The exact quantity of the antidepressant Prozac -- found in river systems and groundwater used for drinking -- was not specified. However, the British report says that it could be potentially toxic.
Similar problems have been discovered both with prescription and nonprescription drugs in the U.S. and throughout Europe, albeit at low levels. Many have questioned whether even low levels of these medications could affect human health and reproduction.
The First Report
In 2002, the U.S. Geological Survey (USGS) released the first study of pharmaceuticals, hormones, and other organic wastewater-related chemicals in streams across the nation. Most sites were downstream of urban and farming areas where wastewater is known or suspected to enter streams.
The study showed that:
- Pharmaceuticals, hormones, and other organic wastewater-related chemicals have been detected at very low concentrations in streams across the U.S.

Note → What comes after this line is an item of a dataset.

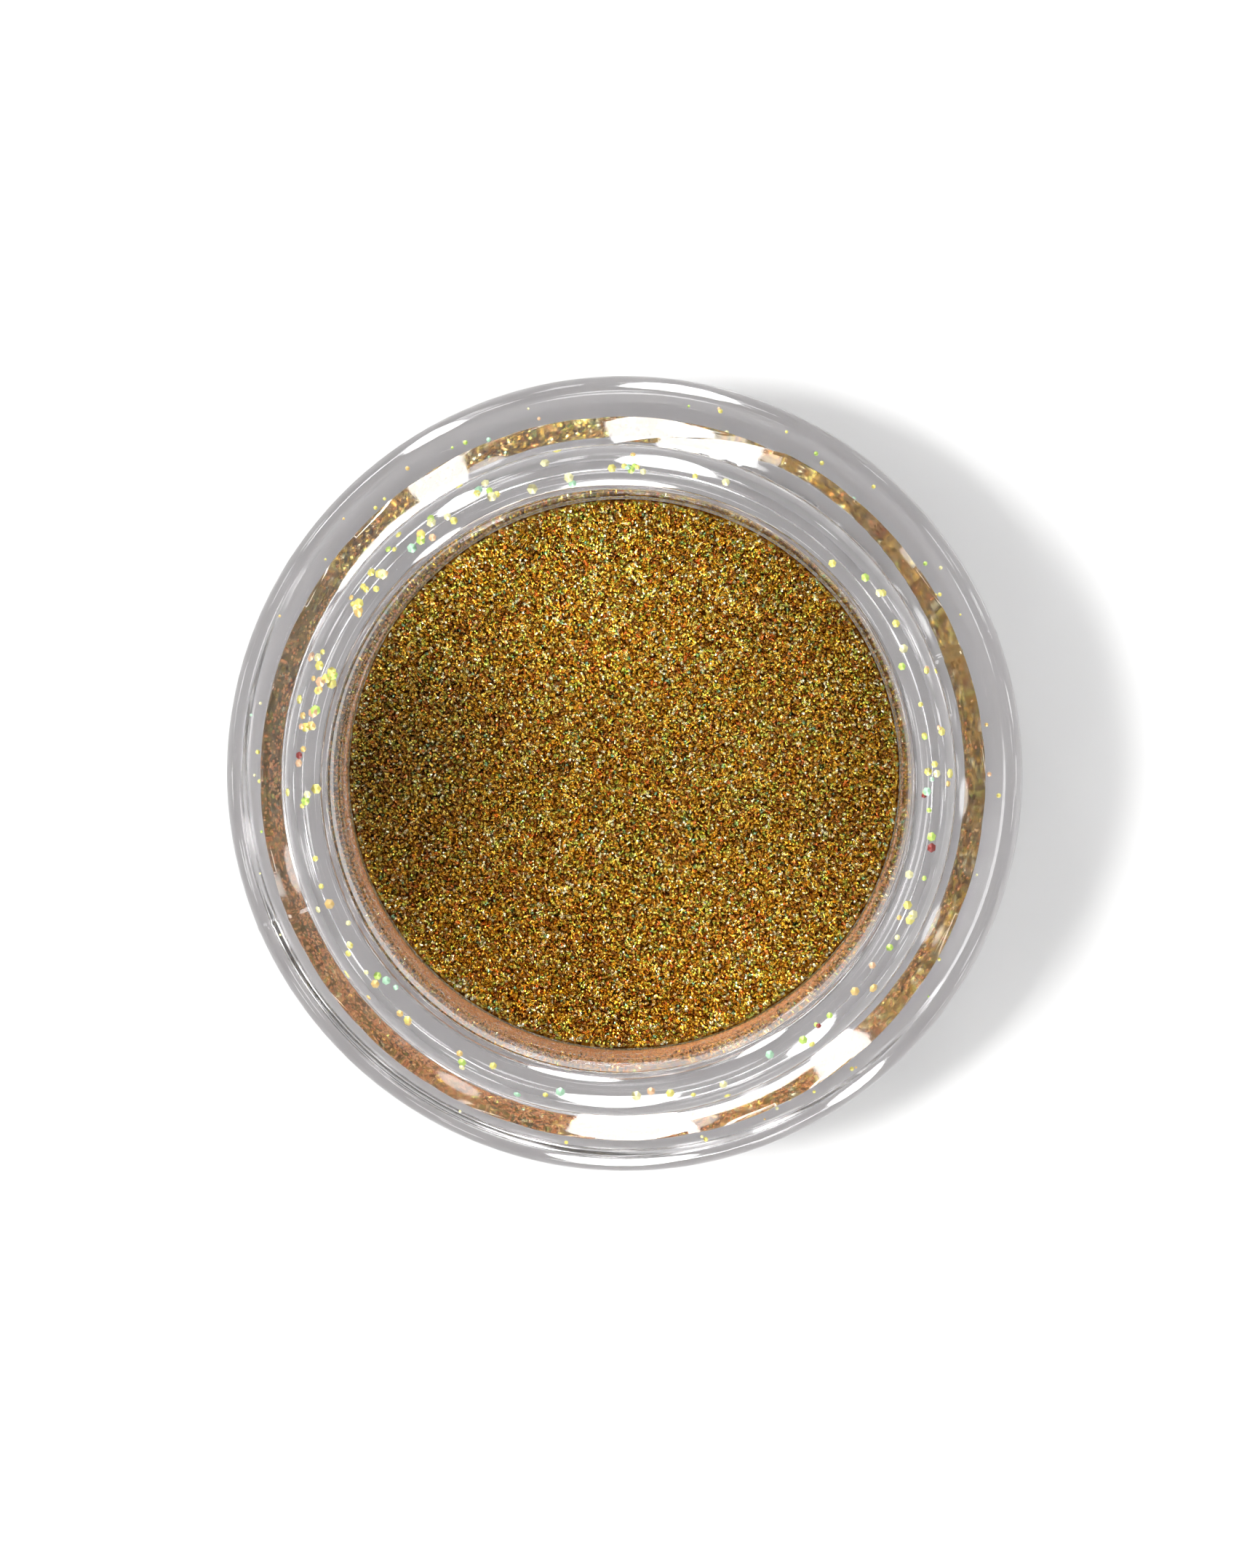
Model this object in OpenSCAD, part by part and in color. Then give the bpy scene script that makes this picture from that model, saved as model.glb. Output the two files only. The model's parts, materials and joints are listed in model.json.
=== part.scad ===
// Low, wide screw-neck sample jar in clear moulded plastic, open, part filled with fine gold flake.
// Origin at the centre of the foot, +Z up, millimetres.

/* [Body] */
// Outer diameter of the body
body_d = 30; // [28:0.5:36]
// Height of the ledge that a lid's skirt meets
ledge_h = 7.8; // [7:0.1:9]
// Overall height, to the top of the lip
jar_h = 13.9; // [13.5:0.1:15]
// Rounding of the body's upper edge
ledge_round = 0.7; // [0.3:0.1:1]
// Rounding of the body's lower edge
foot_round = 0.8; // [0.3:0.1:1]
// Diameter of the shallow recess under the base
recess_d = 22; // [18:0.5:24]
// Depth of the recess under the base
recess_depth = 0.5; // [0.2:0.1:0.8]

/* [Neck] */
// Diameter of the neck at the root of its thread
neck_d = 24.3; // [24:0.1:25]
// Rounding of the lip, outside
lip_round = 1.1; // [0.8:0.1:1.1]
// Rounding of the lip, inside
lip_inner_round = 0.5; // [0.2:0.1:0.5]

/* [Thread] */
// Diameter over the thread's crest
thread_d = 26.6; // [26:0.1:26.6]
// Rise of the thread in one turn
thread_pitch = 1.8; // [1.6:0.1:1.8]
// Length of the thread in turns
thread_turns = 1.2; // [1:0.1:1.2]
// Height of the middle of the thread where it starts
thread_start_h = 9.7; // [9.7:0.05:9.8]
// Width of the flat on the thread's crest
crest_w = 0.2; // [0.1:0.1:0.3]
// Slope of the thread's upper flank, from horizontal
upper_flank = 30; // [25:1:32]
// Slope of the thread's lower flank, from horizontal
lower_flank = 55; // [50:1:55]
// Direction in which the thread starts, from +X towards +Y
thread_start_angle = 21; // [0:1:359]

/* [Cavity] */
// Diameter of the cavity at the lower end of its wall
cavity_d = 20.9; // [19:0.1:21]
// Diameter of the mouth
mouth_d = 21; // [20.9:0.1:21.1]
// Thickness of the floor
floor_t = 2.6; // [2:0.1:3]
// Rounding between the cavity's wall and its floor
cavity_round = 3; // [2:0.1:4]

/* [Gold] */
// Height of the gold's surface above the foot
gold_h = 6.9; // [6:0.1:9]
// Clearance between the gold and the plastic
gold_gap = 0.05; // [0.03:0.01:0.1]

/* [Stray flakes] */
// Width of one flake across its corners
flake_d = 0.2; // [0.15:0.01:0.3]
// Thickness of one flake
flake_t = 0.03; // [0.02:0.01:0.05]
// Number of flakes lying on the ledge
ledge_flakes_n = 30; // [8:1:40]
// Number of flakes lying on the lip
lip_flakes_n = 36; // [8:1:40]
// Seed of the flakes' places
flake_seed = 7; // [1:1:99]

/* [Hidden] */
$fn = 96;
body_r = body_d / 2;
neck_r = neck_d / 2;
thread_r = thread_d / 2;
cavity_r = cavity_d / 2;
mouth_r = mouth_d / 2;
lip_centre_r = neck_r - lip_round;
lip_centre_h = jar_h - lip_round;
cavity_wall_h = floor_t + cavity_round;
// The thread's section reaches this far into the neck, so that the two join
thread_root = 0.4;
thread_step = 6;
thread_rings = round(thread_turns * 360 / thread_step);
// The thread rises out of the neck over this many rings at each end
fade_rings = 5;
// A cut that would end flush with a face runs past it by this much
past = 1;
// Band of the ledge that shows outside the thread, where its flakes lie
ledge_band = [thread_r + flake_d, body_r - ledge_round - flake_d];
// Slopes of the lip's rounding between which its flakes lie
lip_slopes = [4, 55];

// Half outline of the body with its two rounded edges
module body_outline() {
    square([body_r - foot_round, ledge_h - ledge_round]);
    translate([0, foot_round]) square([body_r, ledge_h - foot_round - ledge_round]);
    square([body_r - ledge_round, ledge_h]);
    translate([body_r - ledge_round, ledge_h - ledge_round]) circle(ledge_round);
    translate([body_r - foot_round, foot_round]) circle(foot_round);
}

// Half outline of the neck with its rounded lip
module neck_outline() {
    square([neck_r, lip_centre_h]);
    square([lip_centre_r, jar_h]);
    translate([lip_centre_r, lip_centre_h]) circle(lip_round);
}

// Half outline of the space inside, standing off its walls by gap
module cavity_outline(gap) {
    polygon([
        [0, cavity_wall_h],
        [cavity_r - gap, cavity_wall_h],
        [mouth_r - gap, jar_h],
        [mouth_r - gap, jar_h + past],
        [0, jar_h + past]
    ]);
    translate([0, floor_t + gap]) square([cavity_r - cavity_round, cavity_round]);
    intersection() {
        translate([cavity_r - cavity_round, cavity_wall_h]) circle(cavity_round - gap);
        translate([0, floor_t]) square([cavity_r, cavity_round]);
    }
}

// What the mouth's inner edge loses where it is rounded
module mouth_rounding_outline() {
    difference() {
        translate([mouth_r - past, jar_h - lip_inner_round])
            square([past + lip_inner_round, lip_inner_round + past]);
        translate([mouth_r + lip_inner_round, jar_h - lip_inner_round]) circle(lip_inner_round);
    }
}

// Corners of the thread's section on ring i, from its lower root up to its upper root
function thread_ring(i) =
    let (
        rise = min(1, i / fade_rings, (thread_rings - i) / fade_rings),
        crest = neck_r + (thread_r - neck_r) * rise,
        root = neck_r - thread_root,
        half_crest = crest_w / 2,
        below = half_crest + (crest - root) * tan(lower_flank),
        above = half_crest + (crest - root) * tan(upper_flank),
        a = thread_start_angle + i * thread_step,
        z = thread_start_h + thread_pitch * i * thread_step / 360
    )
    [
        [root * cos(a), root * sin(a), z - below],
        [crest * cos(a), crest * sin(a), z - half_crest],
        [crest * cos(a), crest * sin(a), z + half_crest],
        [root * cos(a), root * sin(a), z + above]
    ];

// The single raised thread, swept ring by ring
module thread() {
    last = 4 * thread_rings;
    points = [for (i = [0:thread_rings]) each thread_ring(i)];
    sides = [
        for (i = [0:thread_rings - 1], k = [0:3])
            let (n = (k + 1) % 4, a = 4 * i, b = 4 * (i + 1))
            each [[a + k, a + n, b + n], [a + k, b + n, b + k]]
    ];
    ends = [[0, 3, 2], [0, 2, 1], [last, last + 1, last + 2], [last, last + 2, last + 3]];
    polyhedron(points, concat(sides, ends));
}

// The jar is one moulding: body, threaded neck and cavity
module jar() {
    color([0.86, 0.85, 0.88, 0.45])
    difference() {
        union() {
            rotate_extrude() body_outline();
            rotate_extrude() neck_outline();
            thread();
        }
        rotate_extrude() cavity_outline(0);
        rotate_extrude() mouth_rounding_outline();
        translate([0, 0, -past]) cylinder(d = recess_d, h = recess_depth + past);
    }
}

// The loose gold, as one body of the heap's outer shape
module gold_fill() {
    color([0.62, 0.44, 0.1])
    intersection() {
        rotate_extrude() cavity_outline(gold_gap);
        cylinder(r = body_r, h = gold_h);
    }
}

module flake() {
    cylinder(d = flake_d, h = flake_t, $fn = 6);
}

// Flakes spilled on the ledge around the neck
module ledge_flakes() {
    color([0.8, 0.62, 0.2])
    for (i = [0:ledge_flakes_n - 1])
        let (r = rands(ledge_band[0], ledge_band[1], 1, flake_seed + i)[0])
        rotate(i * 360 / ledge_flakes_n) translate([r, 0, ledge_h]) flake();
}

// Flakes clinging to the rounded lip
module lip_flakes() {
    color([0.8, 0.62, 0.2])
    for (i = [0:lip_flakes_n - 1])
        let (slope = rands(lip_slopes[0], lip_slopes[1], 1, flake_seed + i)[0])
        rotate(i * 360 / lip_flakes_n)
            translate([lip_centre_r, 0, lip_centre_h])
                rotate([0, slope, 0]) translate([0, 0, lip_round]) flake();
}

jar();
gold_fill();
ledge_flakes();
lip_flakes();
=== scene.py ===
"""Looks of a low screw-neck jar of clear plastic, part filled with gold flake. Lengths are metres."""
import json
import math

import bpy
import numpy as np
from mathutils import Matrix, Vector


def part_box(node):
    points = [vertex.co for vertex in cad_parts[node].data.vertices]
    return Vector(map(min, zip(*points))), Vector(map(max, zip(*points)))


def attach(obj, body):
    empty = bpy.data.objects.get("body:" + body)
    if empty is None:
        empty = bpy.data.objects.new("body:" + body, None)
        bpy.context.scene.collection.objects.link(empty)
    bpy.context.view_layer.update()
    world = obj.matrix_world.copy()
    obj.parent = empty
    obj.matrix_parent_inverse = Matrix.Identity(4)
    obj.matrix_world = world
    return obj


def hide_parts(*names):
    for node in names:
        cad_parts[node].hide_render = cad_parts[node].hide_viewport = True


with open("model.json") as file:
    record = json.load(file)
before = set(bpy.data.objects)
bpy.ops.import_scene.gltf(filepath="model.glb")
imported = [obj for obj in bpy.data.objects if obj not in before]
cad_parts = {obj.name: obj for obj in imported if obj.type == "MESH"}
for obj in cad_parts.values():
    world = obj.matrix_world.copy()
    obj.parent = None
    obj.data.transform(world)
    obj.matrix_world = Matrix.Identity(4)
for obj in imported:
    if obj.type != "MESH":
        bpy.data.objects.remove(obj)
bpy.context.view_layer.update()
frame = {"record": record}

MM = 0.001
TURN = 2 * math.pi

# Sizes that the frame gives
MOUNTS = {mount["name"]: mount for mount in frame["record"]["mounts"]}
BODY_R = min(*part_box("jar")[1].xy, *-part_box("jar")[0].xy)
JAR_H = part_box("jar")[1].z
GOLD_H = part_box("gold_fill")[1].z
GOLD_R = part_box("gold_fill")[1].x
FLOOR_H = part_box("gold_fill")[0].z
LEDGE_H = MOUNTS["lid_thread"]["pos_m"][2]
THREAD_R = MOUNTS["lid_thread"]["dims"]["r_mm"] * MM

# The jar's other sizes. Its outline stops at POLE_R, where fans of triangles close it.
POLE_R = 1.5 * MM
NECK_R = 12.15 * MM
LIP_ROUND = 1.1 * MM
LIP_INNER_ROUND = 0.5 * MM
LEDGE_ROUND = 0.7 * MM
FOOT_ROUND = 0.8 * MM
NECK_FILLET = 0.08 * MM
RECESS_R = 11 * MM
RECESS_DEPTH = 0.5 * MM
RECESS_ROUND = 0.2 * MM
RECESS_EDGE_ROUND = 0.15 * MM
MOUTH_R = 10.5 * MM
CAVITY_R = 10.45 * MM
CAVITY_ROUND = 3 * MM
CAVITY_FLOOR_H = FLOOR_H - 0.05 * MM
# Radius of the cavity's flat floor, and height of the lower end of its wall
CAVITY_FLAT_R = CAVITY_R - CAVITY_ROUND
CAVITY_WALL_H = CAVITY_FLOOR_H + CAVITY_ROUND

# Sections of the jar's mesh round its axis, apart from those at the parting lines
JAR_SECTIONS = 420

# The thread
THREAD_PITCH = 1.8 * MM
THREAD_TURNS = 1.2
THREAD_START_H = 9.7 * MM
THREAD_START = math.radians(21)
THREAD_FADE_TURNS = 1 / 12
CREST_HALF_WIDTH = 0.1 * MM
UPPER_FLANK = math.radians(30)
LOWER_FLANK = math.radians(55)
# The upper flank is hollow: halfway down it, by a quarter of this share of the thread's depth
FLANK_HOLLOW = 0.2

# One flake: its usual radius and its thickness
FLAKE_R = 0.075 * MM
FLAKE_T = 0.03 * MM

# The two lines that the mould's halves leave on the outside
PARTING = (math.radians(21), math.radians(203))
PARTING_HEIGHT = 0.025 * MM
PARTING_WIDTH = 0.1 * MM


def arc(centre_r, centre_z, radius, start, end, count):
    """Points of an arc in the (r, z) plane, angles in degrees."""
    a = np.radians(np.linspace(start, end, count))
    return np.stack([centre_r + radius * np.cos(a), centre_z + radius * np.sin(a)], axis=1)


def line(start, end, count):
    """Evenly spaced points from start to end in the (r, z) plane."""
    return np.linspace(start, end, count)


def underside():
    """The recess and the flat ring that the jar stands on."""
    return np.concatenate([
        line((POLE_R, RECESS_DEPTH), (RECESS_R - 0.3 * MM, RECESS_DEPTH), 4),
        arc(RECESS_R - RECESS_ROUND, RECESS_DEPTH - RECESS_ROUND, RECESS_ROUND, 80, 0, 5),
        arc(RECESS_R + RECESS_EDGE_ROUND, RECESS_EDGE_ROUND, RECESS_EDGE_ROUND, 180, 270, 5),
        line((RECESS_R + 0.5 * MM, 0), (BODY_R - FOOT_ROUND - 0.3 * MM, 0), 4),
    ])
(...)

- Many of the chemicals examined (81 of 95) do not have drinking-water standards or health advisories. Measured concentrations of compounds that do have standards or criteria rarely exceeded any of them.
- Among the chemicals detected were: human and veterinary drugs (including antibiotics), natural and synthetic hormones, detergents, plasticizers, insecticides, and fire retardants.
- Some of the compounds most frequently detected include: coprostanol (a fecal steroid), N-N-diethyltoluamide (an insect repellant), caffeine, triclosan (an antimicrobial disinfectant), tri (2-chloroethyl) phosphate (a fire retardant), and 4-nonylphenol (a detergent by-product).
- 38 chemicals were found in a single water sample.
This week, an update on that report will be released, says Herb Buxton, coordinator of the United States Geological Survey's Toxic Substances Hydrology Program.
The news is not good: "The compounds we use in small amounts can get significantly concentrated because of how we handle wastewater," Buxton tells WebMD. "Our filtration systems aren't built to treat these kinds of chemicals -- organic chemicals. We need more sophisticated technology to filter them."
Most problematic, Buxton says, is whether antibiotics in the environment cause antibiotic resistance. Also, could natural human hormones as well as synthetic hormones (birth control pills, hormone supplements, and estrogen-like compounds such as detergents) affect fertility?
His data will be used by the American Waterworks Association, the EPA, the FDA, and other agencies to address those questions.
What's Being Done?
The main problem is outdated water treatment systems. "There are a bunch of systems out there, they are probably effective to some degree, but they're probably not completely effective," says Ephraim King, JD, director of standards and risk management in the EPA's Office of Water.
"Each city, each town has some kind of treatment system in place," he tells WebMD. "But that system will vary according to the contaminants they're trying to address, and the system's age. ... The filtering systems may not be capable of removing certain chemicals like pharmaceuticals."